Источником бедности профессора предлагают считать «экстрактивные институты», защищающие, ценой эффективности и развития, ренту элиты. Проще говоря, формирующие кастовый строй. А есть, якобы, и другие страны, так вот они «инклюзивные, дающие возможность конкурировать, хорошо жить и двигаться вперёд».
«Инклюзивные» – поясню – это «включающие». «Включить», однако же, можно по-разному. Можно наделить обделённого, включая его в круг людей с достатком. А можно «включить» втянуть его в драку с неопределённым результатом, где гарантий наделения никаких, но участвовать – пожалуйста, каждый может.
Дарон Асемоглу и Джеймс Робинсон приводят десятки примеров, чтобы разъяснить свою модель. Они демонизируют все и всяческие законы и постановления, ограничивающие конкуренцию на рынке, все преследования политической оппозиции, все механизмы, позволяющие сохранять свой пост любому из руководителей. Из-за этой экстрактивной деятельности, по Асемоглу и Робинсону - происходят застой и стагнация. И не одним рывком, а складываются из маленьких шагов в неправильном направлении.
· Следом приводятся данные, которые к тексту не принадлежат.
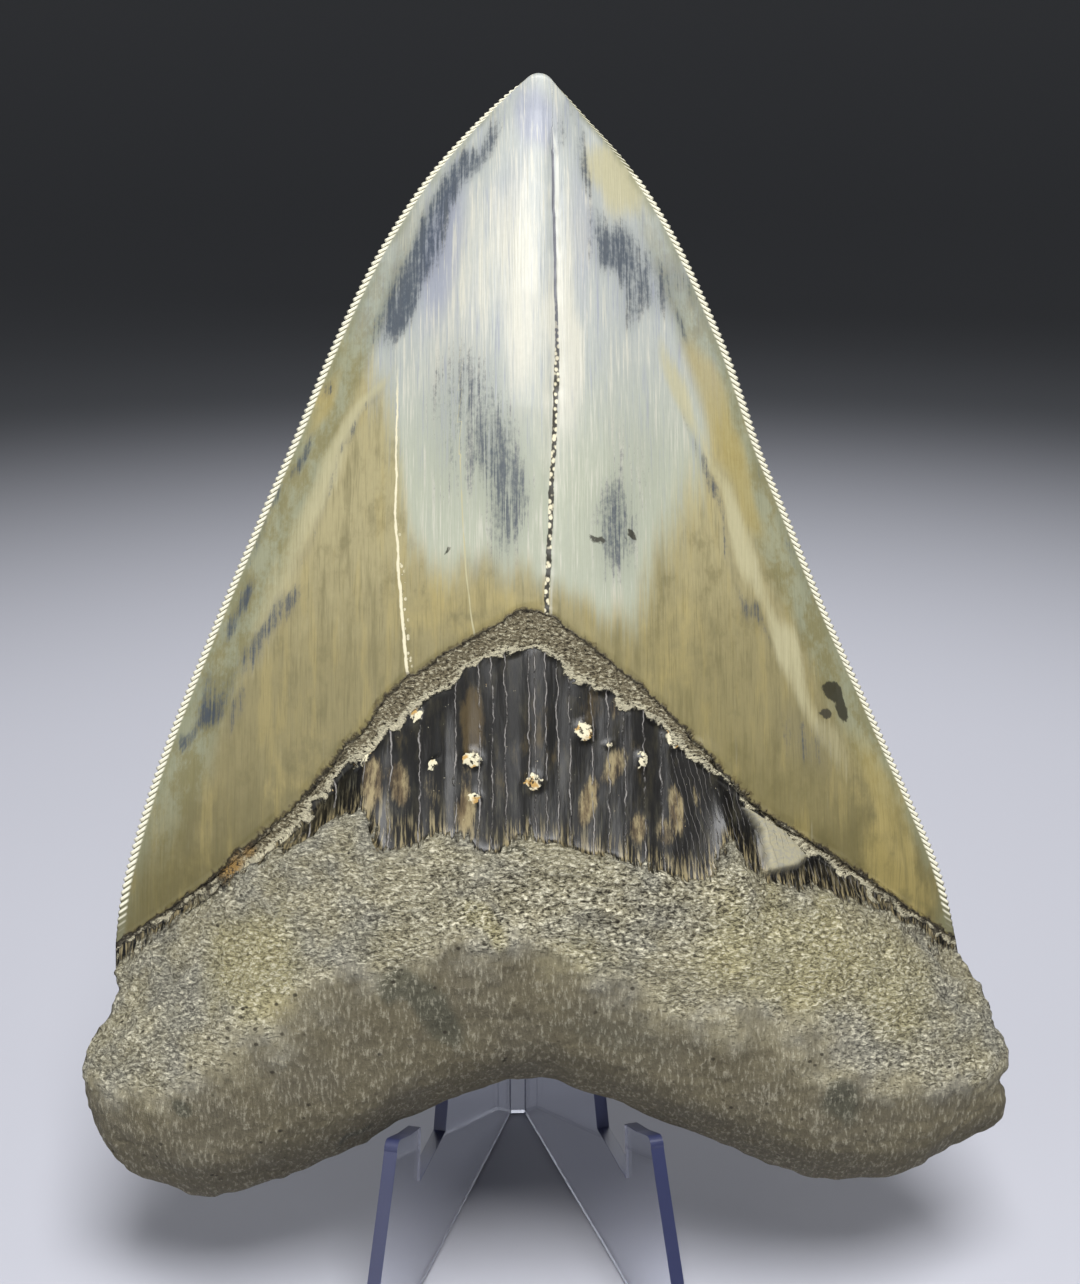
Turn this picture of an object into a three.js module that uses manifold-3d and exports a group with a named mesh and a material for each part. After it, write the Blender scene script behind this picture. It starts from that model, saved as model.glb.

В принципе, перед нами пропаганда молодого, только ещё начинающегося рыночного капитализма против… феодализма. Даже странно, что такие выводы (конкуренция – панацея от всех недугов) солидные учёные делают в XXI веке, потому что вообще-то это лексикон начала XIX века. Беда вся в том, что люди в кастовом обществе рождаются неравными – говорят нам! Это вменённое неравенство сословий надобно отменить, и сделать всех врождённо-равными. Чтобы все, претендуя на лучшие куски, устремились в драку, а там уж драка покажет – кому всё, а кому ничего!
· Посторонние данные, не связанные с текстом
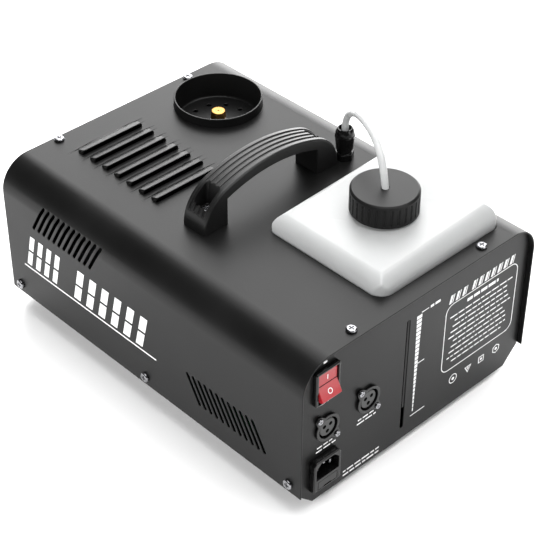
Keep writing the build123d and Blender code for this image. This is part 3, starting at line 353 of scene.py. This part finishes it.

Вот, собственно и всё решение проблемы, вполне соответствующе общему маразму буржуазной философии нашего времени: надо «экстрактивные институты» сменить на «инклюзивные», тут-то и жизнь хорошая начнётся!
Это, как бы помягче сказать… наивно! Никто не отрицает, что неофеодализм породил многие проблемы кастового застоя, охранительной «экстракции», обволакивающей любое дело защитной плёнкой в пользу его владельцев. «Экстрактивные институты» делают так, чтобы было хорошо, наиболее удобно хозяевам жизни, наплевав на всех остальных людей.
Однако, будучи ближе к производственной практике, чем коллеги Асемоглу и Робинсон, отмечу, что невозможно отыскать чёткую грань между экстрактивными институтами и производственными отношениями в целом! Существует огромный риск, разрушая эти институты – развалить в хлам и вообще все производственные отношения. Что и нужно «экономическим убийцам», выписывающим странам-конкурентам ложные рецептики «процветания»…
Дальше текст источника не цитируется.